Challenge =
Give back, unchanged, the line with "Continue the OpenSCAD", the line with "column_low = 46;", and every line between them, and no other line.

CAD and scene scripts:
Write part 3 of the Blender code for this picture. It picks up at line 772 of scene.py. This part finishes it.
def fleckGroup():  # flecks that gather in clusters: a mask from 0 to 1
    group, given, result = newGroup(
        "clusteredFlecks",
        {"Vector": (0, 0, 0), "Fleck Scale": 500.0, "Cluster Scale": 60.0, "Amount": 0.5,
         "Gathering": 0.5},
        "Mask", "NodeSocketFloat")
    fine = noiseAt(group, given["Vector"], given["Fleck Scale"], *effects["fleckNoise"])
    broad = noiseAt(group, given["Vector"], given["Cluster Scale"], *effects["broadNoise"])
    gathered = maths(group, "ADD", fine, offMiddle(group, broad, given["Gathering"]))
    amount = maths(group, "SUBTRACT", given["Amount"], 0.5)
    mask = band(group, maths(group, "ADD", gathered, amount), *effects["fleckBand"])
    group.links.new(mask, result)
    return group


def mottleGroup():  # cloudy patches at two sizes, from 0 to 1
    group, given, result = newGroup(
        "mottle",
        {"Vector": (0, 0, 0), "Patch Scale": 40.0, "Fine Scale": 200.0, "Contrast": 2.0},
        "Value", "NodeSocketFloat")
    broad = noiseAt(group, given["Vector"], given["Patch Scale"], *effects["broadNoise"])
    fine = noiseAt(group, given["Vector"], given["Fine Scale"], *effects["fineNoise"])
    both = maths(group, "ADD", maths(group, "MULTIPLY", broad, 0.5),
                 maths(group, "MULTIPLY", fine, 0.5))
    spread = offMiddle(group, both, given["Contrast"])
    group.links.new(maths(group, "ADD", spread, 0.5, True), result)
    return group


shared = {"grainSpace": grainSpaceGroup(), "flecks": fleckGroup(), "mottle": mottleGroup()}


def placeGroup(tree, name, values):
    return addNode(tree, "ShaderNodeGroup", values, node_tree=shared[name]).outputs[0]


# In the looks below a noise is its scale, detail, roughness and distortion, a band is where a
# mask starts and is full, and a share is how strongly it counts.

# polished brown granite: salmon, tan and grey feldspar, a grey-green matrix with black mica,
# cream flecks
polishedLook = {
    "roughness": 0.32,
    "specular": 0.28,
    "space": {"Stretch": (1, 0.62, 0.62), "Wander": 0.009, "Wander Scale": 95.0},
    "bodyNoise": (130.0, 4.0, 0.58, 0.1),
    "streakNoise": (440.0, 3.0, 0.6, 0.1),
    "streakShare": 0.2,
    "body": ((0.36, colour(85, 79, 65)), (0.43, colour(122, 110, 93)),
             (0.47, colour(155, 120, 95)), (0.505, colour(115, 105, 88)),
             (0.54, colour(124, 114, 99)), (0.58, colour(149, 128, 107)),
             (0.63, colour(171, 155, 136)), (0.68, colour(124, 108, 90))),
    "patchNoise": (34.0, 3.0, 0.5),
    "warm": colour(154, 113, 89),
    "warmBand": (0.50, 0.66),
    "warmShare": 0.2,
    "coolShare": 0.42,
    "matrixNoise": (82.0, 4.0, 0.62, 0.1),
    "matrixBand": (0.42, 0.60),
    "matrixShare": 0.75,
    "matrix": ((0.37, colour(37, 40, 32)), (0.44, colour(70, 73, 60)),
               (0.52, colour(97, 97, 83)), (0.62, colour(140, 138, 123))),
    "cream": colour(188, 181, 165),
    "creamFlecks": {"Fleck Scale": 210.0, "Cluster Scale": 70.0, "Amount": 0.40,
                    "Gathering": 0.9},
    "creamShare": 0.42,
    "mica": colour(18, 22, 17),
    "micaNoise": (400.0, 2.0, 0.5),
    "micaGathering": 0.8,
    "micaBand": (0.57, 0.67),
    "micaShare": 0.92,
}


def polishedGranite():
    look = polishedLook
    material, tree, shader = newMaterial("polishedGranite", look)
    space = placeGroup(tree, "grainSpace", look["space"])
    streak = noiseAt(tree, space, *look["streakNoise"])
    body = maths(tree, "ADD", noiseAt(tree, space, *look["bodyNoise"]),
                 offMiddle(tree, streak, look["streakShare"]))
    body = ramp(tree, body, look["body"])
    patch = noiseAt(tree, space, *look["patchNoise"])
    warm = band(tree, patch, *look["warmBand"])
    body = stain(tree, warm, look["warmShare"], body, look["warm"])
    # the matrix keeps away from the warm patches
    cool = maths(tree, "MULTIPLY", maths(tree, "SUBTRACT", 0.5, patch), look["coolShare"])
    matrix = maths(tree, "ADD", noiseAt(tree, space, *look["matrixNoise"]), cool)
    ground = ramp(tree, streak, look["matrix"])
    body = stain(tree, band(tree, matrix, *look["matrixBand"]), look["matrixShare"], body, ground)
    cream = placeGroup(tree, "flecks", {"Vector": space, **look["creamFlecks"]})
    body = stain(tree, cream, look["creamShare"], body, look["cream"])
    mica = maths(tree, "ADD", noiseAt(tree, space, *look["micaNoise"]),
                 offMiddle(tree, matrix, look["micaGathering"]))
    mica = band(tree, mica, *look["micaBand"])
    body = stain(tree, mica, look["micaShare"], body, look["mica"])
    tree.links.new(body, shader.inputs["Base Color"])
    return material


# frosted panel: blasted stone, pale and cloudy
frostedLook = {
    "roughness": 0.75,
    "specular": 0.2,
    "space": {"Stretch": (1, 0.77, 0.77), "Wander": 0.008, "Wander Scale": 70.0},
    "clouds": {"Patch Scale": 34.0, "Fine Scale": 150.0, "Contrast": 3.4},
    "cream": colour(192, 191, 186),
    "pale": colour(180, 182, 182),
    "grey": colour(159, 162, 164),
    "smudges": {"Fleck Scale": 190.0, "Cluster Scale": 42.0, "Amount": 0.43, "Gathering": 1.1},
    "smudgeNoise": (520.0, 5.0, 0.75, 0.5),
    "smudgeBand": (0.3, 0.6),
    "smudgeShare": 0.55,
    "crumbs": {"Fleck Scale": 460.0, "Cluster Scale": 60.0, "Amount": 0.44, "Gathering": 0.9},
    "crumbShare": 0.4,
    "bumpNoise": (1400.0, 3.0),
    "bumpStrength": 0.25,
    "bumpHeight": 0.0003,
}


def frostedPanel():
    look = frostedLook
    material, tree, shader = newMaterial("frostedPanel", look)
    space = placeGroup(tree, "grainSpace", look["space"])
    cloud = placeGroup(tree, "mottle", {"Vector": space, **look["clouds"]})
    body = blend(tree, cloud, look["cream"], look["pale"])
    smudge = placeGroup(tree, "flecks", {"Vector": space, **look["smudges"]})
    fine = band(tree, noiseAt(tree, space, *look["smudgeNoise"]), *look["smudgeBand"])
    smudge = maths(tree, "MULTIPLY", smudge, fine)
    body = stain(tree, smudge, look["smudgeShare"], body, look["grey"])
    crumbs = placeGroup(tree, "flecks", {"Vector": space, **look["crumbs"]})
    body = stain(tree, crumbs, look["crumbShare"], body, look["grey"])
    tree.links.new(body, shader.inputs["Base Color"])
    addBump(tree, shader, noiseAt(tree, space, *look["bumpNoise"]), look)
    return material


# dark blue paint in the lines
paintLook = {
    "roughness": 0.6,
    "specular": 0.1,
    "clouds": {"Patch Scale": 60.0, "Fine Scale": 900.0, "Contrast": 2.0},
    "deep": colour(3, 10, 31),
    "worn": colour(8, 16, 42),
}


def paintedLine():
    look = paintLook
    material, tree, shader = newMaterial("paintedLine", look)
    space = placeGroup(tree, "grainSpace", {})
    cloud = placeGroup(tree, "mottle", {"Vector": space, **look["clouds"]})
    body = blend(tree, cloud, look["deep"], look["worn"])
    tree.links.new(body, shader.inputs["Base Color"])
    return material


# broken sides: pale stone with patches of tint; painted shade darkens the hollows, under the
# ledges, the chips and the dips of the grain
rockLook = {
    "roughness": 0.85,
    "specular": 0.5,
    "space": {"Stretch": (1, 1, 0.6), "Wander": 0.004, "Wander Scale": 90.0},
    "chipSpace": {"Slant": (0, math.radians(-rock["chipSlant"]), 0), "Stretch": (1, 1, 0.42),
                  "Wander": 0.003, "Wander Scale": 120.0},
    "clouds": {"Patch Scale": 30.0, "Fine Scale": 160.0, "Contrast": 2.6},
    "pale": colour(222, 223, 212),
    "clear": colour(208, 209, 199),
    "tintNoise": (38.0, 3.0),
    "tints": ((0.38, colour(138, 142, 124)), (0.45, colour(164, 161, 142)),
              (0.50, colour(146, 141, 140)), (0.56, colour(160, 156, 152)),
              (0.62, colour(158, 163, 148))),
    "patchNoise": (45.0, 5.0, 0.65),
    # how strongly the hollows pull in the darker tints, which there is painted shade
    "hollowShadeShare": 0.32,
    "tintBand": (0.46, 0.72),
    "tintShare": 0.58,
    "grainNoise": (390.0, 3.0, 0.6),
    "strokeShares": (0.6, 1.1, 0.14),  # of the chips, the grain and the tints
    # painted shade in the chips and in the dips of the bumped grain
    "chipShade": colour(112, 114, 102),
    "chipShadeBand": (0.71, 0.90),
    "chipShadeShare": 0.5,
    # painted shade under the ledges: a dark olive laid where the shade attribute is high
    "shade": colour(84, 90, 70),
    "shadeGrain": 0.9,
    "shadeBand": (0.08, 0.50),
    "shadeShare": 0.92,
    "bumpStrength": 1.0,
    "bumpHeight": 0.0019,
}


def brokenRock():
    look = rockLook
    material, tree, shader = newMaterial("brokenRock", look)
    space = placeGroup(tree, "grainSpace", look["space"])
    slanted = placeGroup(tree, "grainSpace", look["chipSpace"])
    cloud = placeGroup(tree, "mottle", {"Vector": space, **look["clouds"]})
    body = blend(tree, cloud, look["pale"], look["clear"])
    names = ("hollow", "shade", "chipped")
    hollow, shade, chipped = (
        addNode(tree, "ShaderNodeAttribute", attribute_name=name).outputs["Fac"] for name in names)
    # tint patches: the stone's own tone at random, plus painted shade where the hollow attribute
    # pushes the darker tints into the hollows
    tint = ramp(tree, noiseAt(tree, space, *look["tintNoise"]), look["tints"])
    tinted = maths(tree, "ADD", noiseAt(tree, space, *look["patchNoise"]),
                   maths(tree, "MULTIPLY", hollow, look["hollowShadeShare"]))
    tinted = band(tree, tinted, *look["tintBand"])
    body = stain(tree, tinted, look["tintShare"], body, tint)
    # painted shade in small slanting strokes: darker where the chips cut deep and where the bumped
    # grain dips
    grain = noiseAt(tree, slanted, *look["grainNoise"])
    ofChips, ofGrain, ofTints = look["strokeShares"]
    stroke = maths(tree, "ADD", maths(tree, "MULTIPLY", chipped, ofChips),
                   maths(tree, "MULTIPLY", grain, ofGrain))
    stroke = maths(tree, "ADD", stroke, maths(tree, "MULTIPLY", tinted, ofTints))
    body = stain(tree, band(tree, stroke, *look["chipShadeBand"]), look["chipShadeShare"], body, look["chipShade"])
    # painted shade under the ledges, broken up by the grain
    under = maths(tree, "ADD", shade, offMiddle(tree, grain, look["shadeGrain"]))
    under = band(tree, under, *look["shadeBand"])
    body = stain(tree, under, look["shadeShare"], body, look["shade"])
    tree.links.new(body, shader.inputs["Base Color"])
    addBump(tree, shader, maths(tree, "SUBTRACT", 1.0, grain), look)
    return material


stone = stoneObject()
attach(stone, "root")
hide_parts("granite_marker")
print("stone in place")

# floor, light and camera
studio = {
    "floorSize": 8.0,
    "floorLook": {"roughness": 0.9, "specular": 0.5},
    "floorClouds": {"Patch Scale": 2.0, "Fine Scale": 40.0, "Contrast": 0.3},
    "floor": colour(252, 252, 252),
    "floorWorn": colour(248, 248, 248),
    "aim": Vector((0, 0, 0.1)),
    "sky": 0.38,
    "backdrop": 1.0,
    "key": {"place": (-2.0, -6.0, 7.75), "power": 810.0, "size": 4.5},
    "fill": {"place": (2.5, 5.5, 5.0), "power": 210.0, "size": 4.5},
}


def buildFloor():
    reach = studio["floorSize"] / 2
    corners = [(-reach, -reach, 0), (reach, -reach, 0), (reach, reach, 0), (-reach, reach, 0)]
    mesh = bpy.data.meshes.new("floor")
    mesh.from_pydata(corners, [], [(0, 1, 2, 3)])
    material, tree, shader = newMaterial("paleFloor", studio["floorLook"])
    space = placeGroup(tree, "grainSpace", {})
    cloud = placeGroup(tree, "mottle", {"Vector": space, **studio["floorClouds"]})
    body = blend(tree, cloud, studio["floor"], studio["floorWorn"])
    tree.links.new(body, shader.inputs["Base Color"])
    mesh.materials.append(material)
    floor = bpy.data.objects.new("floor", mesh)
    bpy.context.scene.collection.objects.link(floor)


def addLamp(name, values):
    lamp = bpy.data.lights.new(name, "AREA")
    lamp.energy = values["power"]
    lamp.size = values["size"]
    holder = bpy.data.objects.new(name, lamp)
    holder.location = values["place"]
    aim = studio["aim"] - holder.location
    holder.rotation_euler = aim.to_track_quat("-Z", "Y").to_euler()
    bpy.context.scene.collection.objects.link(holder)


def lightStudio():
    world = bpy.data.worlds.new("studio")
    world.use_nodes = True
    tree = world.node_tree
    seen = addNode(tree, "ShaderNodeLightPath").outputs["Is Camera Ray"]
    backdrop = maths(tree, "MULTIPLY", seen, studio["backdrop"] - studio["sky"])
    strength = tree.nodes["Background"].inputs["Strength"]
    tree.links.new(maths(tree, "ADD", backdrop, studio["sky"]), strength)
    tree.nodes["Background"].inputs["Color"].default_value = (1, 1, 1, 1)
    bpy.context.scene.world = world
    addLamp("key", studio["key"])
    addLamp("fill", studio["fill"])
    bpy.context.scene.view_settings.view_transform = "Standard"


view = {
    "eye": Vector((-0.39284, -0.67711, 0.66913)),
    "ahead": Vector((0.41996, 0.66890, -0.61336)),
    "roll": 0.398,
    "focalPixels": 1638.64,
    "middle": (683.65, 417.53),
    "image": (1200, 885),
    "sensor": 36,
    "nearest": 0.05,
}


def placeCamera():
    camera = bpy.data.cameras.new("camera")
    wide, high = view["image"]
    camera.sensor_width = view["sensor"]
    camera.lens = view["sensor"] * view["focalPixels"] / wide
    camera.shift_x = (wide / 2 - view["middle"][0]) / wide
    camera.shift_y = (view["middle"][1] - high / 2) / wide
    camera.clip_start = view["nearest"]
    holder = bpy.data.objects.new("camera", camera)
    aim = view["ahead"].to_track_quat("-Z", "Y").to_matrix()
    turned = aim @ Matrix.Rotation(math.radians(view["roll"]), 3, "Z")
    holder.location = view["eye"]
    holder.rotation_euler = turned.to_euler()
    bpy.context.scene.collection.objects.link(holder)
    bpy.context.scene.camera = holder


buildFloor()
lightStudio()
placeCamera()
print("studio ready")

--

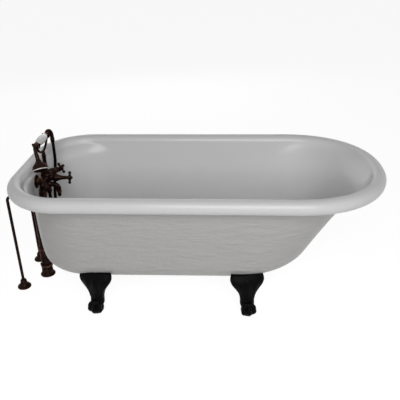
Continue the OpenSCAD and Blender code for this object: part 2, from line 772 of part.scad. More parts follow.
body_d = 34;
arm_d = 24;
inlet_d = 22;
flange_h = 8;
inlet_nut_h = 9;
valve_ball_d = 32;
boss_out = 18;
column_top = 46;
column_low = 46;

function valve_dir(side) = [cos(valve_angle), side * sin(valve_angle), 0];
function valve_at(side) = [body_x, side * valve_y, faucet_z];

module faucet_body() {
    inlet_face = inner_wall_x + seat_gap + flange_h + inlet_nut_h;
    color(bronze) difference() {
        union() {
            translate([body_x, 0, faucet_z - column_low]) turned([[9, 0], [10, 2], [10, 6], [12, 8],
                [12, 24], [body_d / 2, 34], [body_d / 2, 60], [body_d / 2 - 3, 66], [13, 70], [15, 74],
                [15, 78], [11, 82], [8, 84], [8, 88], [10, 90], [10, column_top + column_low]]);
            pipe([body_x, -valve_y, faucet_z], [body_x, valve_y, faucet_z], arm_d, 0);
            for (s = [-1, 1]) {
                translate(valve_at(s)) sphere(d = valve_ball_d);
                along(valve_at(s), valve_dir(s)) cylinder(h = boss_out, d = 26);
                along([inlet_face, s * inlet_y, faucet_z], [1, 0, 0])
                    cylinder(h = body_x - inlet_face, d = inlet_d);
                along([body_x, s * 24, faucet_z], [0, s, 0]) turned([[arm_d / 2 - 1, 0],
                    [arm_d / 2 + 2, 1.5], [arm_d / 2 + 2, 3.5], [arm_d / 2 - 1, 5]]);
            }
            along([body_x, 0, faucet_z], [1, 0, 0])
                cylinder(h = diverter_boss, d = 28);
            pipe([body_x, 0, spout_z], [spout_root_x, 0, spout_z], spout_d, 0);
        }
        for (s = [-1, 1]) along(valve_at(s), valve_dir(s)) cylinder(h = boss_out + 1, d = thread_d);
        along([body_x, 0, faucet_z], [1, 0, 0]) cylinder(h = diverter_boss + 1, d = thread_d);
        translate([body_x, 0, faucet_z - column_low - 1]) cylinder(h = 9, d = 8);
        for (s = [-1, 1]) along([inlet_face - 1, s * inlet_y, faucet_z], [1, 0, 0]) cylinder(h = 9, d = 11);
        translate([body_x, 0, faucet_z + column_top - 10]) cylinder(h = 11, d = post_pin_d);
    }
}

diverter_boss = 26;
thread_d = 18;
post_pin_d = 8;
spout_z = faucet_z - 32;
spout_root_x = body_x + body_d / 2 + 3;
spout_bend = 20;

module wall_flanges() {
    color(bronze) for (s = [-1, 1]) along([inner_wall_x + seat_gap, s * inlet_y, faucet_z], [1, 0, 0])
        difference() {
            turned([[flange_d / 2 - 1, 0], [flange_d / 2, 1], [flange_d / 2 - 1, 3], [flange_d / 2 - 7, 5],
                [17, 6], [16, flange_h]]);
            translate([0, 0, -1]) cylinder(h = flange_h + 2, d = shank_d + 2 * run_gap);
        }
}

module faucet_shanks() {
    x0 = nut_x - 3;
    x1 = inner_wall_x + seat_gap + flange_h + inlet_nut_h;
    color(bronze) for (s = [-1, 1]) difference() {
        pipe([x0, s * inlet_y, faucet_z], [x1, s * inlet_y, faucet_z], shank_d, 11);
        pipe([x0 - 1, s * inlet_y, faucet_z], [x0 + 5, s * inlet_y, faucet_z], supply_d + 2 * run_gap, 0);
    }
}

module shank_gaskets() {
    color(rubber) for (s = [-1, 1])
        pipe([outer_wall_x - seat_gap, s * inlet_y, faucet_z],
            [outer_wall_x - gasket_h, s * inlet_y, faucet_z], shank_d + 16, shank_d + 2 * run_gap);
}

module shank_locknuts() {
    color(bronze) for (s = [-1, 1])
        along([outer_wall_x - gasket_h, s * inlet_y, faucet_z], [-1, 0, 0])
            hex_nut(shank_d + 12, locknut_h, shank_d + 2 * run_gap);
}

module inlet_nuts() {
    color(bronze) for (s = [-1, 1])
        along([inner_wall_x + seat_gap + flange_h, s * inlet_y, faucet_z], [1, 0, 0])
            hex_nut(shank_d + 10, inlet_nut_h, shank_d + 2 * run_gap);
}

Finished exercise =
Continue the OpenSCAD and Blender code for this object: part 2, from line 772 of part.scad. More parts follow.
body_d = 34;
arm_d = 24;
inlet_d = 22;
flange_h = 8;
inlet_nut_h = 9;
valve_ball_d = 32;
boss_out = 18;
column_top = 46;
column_low = 46;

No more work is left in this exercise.